Data Supporting a Temporary Lake and a Massive Dam
Their combined results, of how deep and long the paleolake is thought to have been, are shown in the Colorado River Profile graph. Findings reported in the Geology paper are as follows.
- Driftwood and sediment are found in many caves as high as 940 m elevation, such that the lake backed up water above Lees Ferry, where boating trips launch– the paleolake hypothesis seemed to be “holding water.”
- There are two places where the reddish chaotic dam material at Nankoweap Canyon is overlain by rounded far-traveled and identifiable river cobbles, suggesting there was a dam there that got overtopped and deeply eroded, likely within less than 1000 years, based on analogies to modern concrete dams are filling up with sediment. So the landslide dam idea was “falling together.”
Was the Meteor Crater impact enough to cause such a landslide? Kring has written about the physics of this and other impacts and has calculated that the impact would have set off a magnitude 5.4 earthquake (or even M6 using different assumptions) and that the shock wave would still have been ~M3.5 after traveling (in seconds) the 100 mile distance to Grand Canyon. So, the impact could have “shaken loose” the steep cliffs of Grand Canyon that were “waiting and ready to go,” as shown by numerous rock falls that happen in Grand Canyon.

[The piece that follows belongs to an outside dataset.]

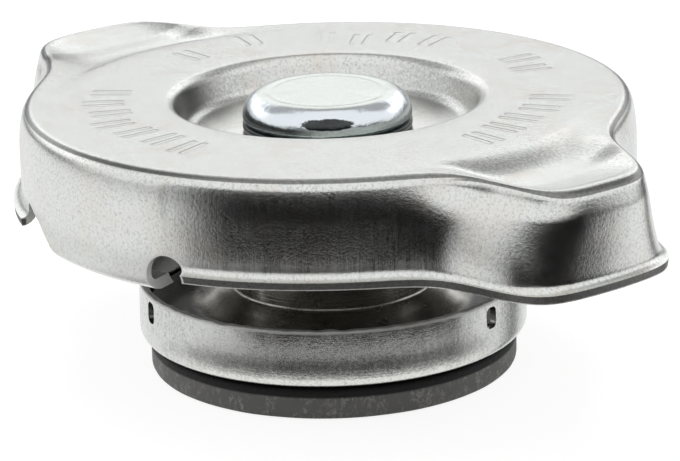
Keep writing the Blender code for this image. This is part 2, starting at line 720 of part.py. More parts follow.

“The team put together these arguments without claiming we have final proof; there are other possibilities, such as a random rockfall or local earthquake within a thousand years of the Meteor Crater impact that could have happened independently,” explained Karlstrom. “Nevertheless, the meteorite impact, the massive landslide, the lake deposits, and the driftwood high above river level are all rare and unusual occurrences. The mean of dates from them converges into a narrow window of time at 55,600 ± 1,300 years ago which gives credence to the hypothesis that they were causally related.”
Reference: “Grand Canyon landslide-dam and paleolake triggered by the Meteor Crater impact at 56 ka” by K.E. Karlstrom, C.H. Baisan, D.A. Kring, R. Hereford, C. Turney, A. Hogg, L.M. Norman, P. O’Brien, J.G. Palmer, T.M. Rittenour, J. Ballensky and L.J. Crossey, 15 July 2025, Geology.